Industrialization is a double-edged sword and implies some level of necessary trade-offs between economic growth and environmental stewardship. Industrialization increases employment and economic prosperity and at the same time generates pollution and depletes natural resources. While Asian governments have strengthened legislation and institutions in recent years to improve overall environmental performance, environmental pressures due to expanded consumption and production activities threaten to undo any progress achieved so far (UNESCAP, 2005). Although governments in the Asia-Pacific region must continue to play a central role in regional and national environmental governance, it is becoming abundantly clear that in the words of the Asian Development Bank, 'a sustainable future for the region is not possible without the active engagement of the private sector' (ADB, 2005: 6). The five papers here highlight the limit and potential of engagement between the private sector and natural environment in the Asia-Pacific context.
References
- Asian Development Bank [ADB]. (2005) Asian Environment Outlook: Making Profits, Protecting Our Planet, Manila: ADB.

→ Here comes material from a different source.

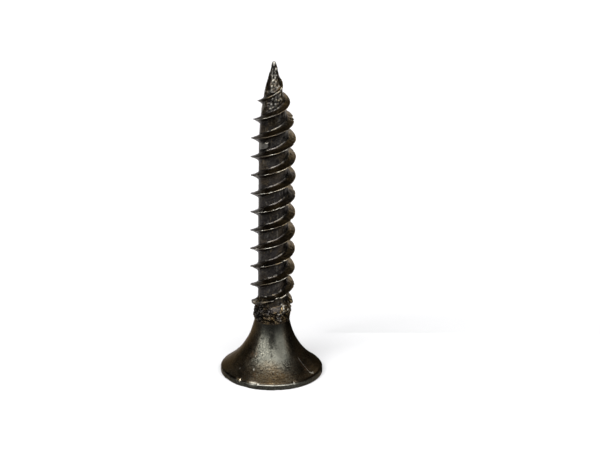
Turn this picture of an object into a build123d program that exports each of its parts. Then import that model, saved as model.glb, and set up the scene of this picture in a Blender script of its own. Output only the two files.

- UN Economic and Social Commission for Asia and the Pacific [UNESCAP]. (2005) State of the Environment in Asia and the Pacific: Economic Growth and Sustainability, Bangkok: ESCAP.
- World Bank. (1993) The East Asian Miracle: Economic Growth and Public Policy, Washington DC: World Bank.
Acknowledgements
In addition to acknowledging the work of the anonymous reviewers whose work was pivotal in completing this special issue, I also salute and thank Professor Harukiyo Hasegawa for his leadership, encouragement and support throughout the editorial process.